Consider this. Brown University just did an analysis of what the US spent in Afganistan. $2.6 trillion dollars. The NYT is throwing around the number $2 trillion. Even the DoD admitted to $950 billion.
And the number going around for Iraq is $2 trillion.
And both of those campaigns were huge military failures. But they wrecked Afghanistan and Iraq and had huge implications for that part of the world.
$43 billion is a drop in the bucket. I would not be surprised if that number is close to $100 billion by the end of the year.
Congress passed $43 billion with virtually no debate. So I don’t think there will be much debate on another $50 billion or so.

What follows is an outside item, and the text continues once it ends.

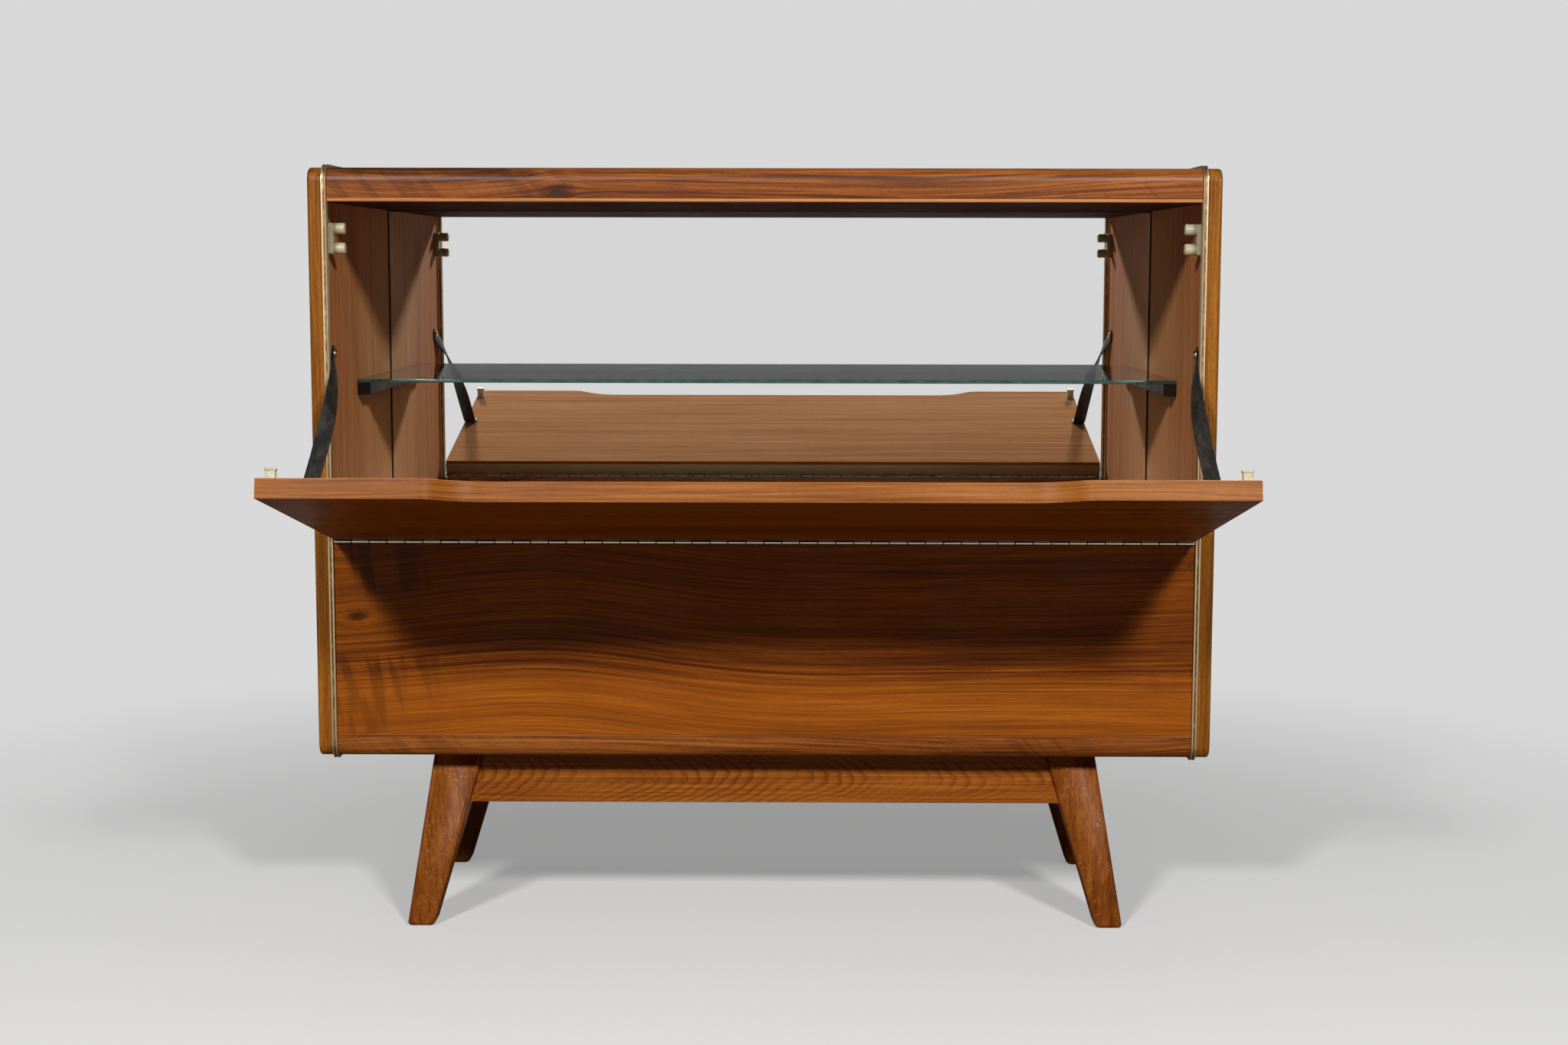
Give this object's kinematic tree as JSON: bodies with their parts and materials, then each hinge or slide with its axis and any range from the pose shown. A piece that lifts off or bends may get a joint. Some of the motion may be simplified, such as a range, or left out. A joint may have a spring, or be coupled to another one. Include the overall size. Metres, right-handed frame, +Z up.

And certainly I think Americans see Ukraine as being much more in the national interest than they saw Iraq and Afghanistan given the fact that they see Ukraine as a fledgling European democracy trying to take on the evil communist godless Russians. That of course is all propaganda but so far Americans are still buying this nonsense.
In my mind I see this as a commitment to spend lots of money in Ukraine. Whether that is a game changer or not may be in the eyes of the beholder.
Larry, it is said in some places that many Ukrainian soldiers have surrendered today.
Several brigades, battalions etc…
Do you know something?
Larry Johnson says
Read my latest.
Does this 40 billion include was being given through the Ukraine land lease act that was enacted the day Russia celebrated the ending of World War II? I’m wondering if we were supplying them with more weapons than we realized because of the land lease act, and the initiation of the land lease act is what makes me believe that World War III has already begun. The only time that we’ve use the land lease act was during World War II when we supplied Russia with 14,000 Aircrafts, 400,000 vehicles, thousands and thousands of tanks etc. etc. I’m wondering if this $40 billion it’s just a guise to make us think we’re not giving them as much as we are and to not let the rest of the world realize that we are literally funding this entire war.